> _Task description_
Every line of the material is to be repeated exactly as it stands.

::::

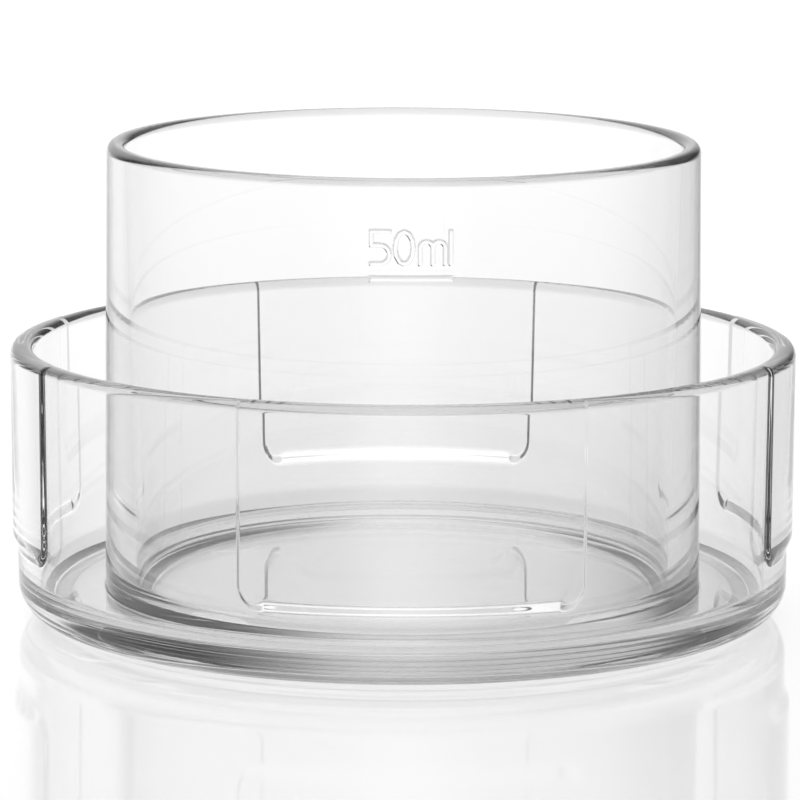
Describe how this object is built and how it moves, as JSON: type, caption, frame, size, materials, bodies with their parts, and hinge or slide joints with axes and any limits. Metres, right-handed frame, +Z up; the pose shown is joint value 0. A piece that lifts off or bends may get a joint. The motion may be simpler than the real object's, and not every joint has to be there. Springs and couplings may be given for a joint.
{
  "type": "lazy susan turntable",
  "caption": "Small clear turntable: a dish with raised finger grips turns on a thin base round a straight centre measuring cup that lifts out.",
  "frame": {"origin": "on the table, at the turning axis", "axes": "+Z up along the turning axis; -Y towards the front, where the cup's fill line is"},
  "size_m": [0.0664, 0.0664, 0.0403],
  "materials": {
    "clear_base": "polished clear moulding",
    "clear_dish": "polished clear moulding",
    "clear_cup": "polished clear moulding",
    "glide_plastic": "smooth translucent low-friction plastic",
    "clear_silicone": "clear soft silicone"
  },
  "bodies": {
    "base": {"base_disc": "clear_base", "glide_ring": "glide_plastic", "foot_pads": "clear_silicone"},
    "dish": {"grip_dish": "clear_dish"},
    "cup": {"measuring_cup": "clear_cup"}
  },
  "joints": [
    {"name": "dish_turn", "type": "hinge", "parent": "base", "child": "dish", "pos_m": [0, 0, 0.0014], "axis": [0, 0, 1], "continuous": true},
    {"name": "cup_lift", "type": "slide", "parent": "base", "child": "cup", "axis": [0, 0, 1], "range_m": [0, 0.03]}
  ]
}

::::

> _Finished exercise_
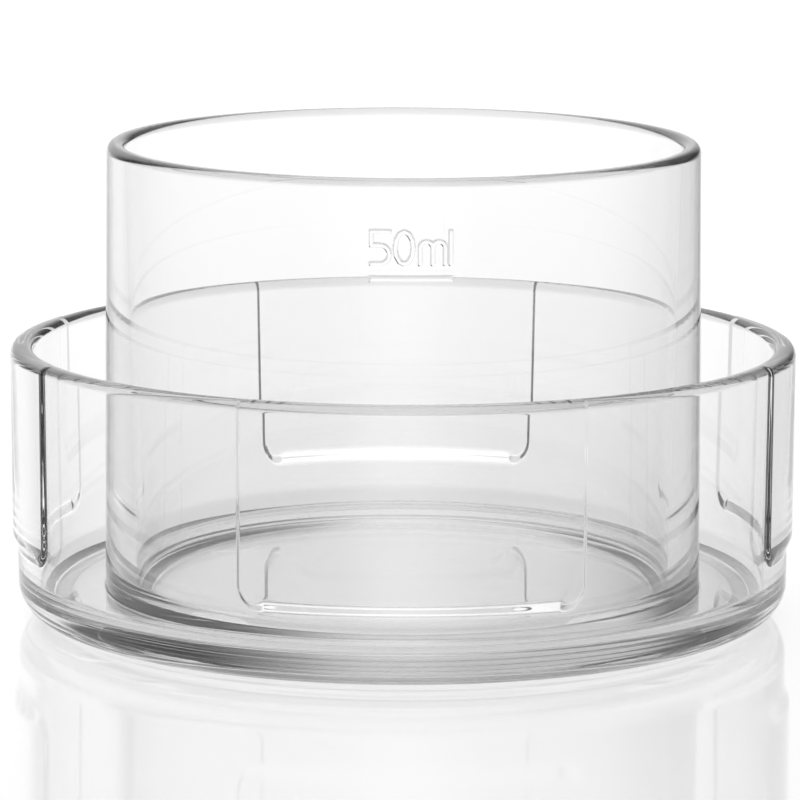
Describe how this object is built and how it moves, as JSON: type, caption, frame, size, materials, bodies with their parts, and hinge or slide joints with axes and any limits. Metres, right-handed frame, +Z up; the pose shown is joint value 0. A piece that lifts off or bends may get a joint. The motion may be simpler than the real object's, and not every joint has to be there. Springs and couplings may be given for a joint.
{
  "type": "lazy susan turntable",
  "caption": "Small clear turntable: a dish with raised finger grips turns on a thin base round a straight centre measuring cup that lifts out.",
  "frame": {"origin": "on the table, at the turning axis", "axes": "+Z up along the turning axis; -Y towards the front, where the cup's fill line is"},
  "size_m": [0.0664, 0.0664, 0.0403],
  "materials": {
    "clear_base": "polished clear moulding",
    "clear_dish": "polished clear moulding",
    "clear_cup": "polished clear moulding",
    "glide_plastic": "smooth translucent low-friction plastic",
    "clear_silicone": "clear soft silicone"
  },
  "bodies": {
    "base": {"base_disc": "clear_base", "glide_ring": "glide_plastic", "foot_pads": "clear_silicone"},
    "dish": {"grip_dish": "clear_dish"},
    "cup": {"measuring_cup": "clear_cup"}
  },
  "joints": [
    {"name": "dish_turn", "type": "hinge", "parent": "base", "child": "dish", "pos_m": [0, 0, 0.0014], "axis": [0, 0, 1], "continuous": true},
    {"name": "cup_lift", "type": "slide", "parent": "base", "child": "cup", "axis": [0, 0, 1], "range_m": [0, 0.03]}
  ]
}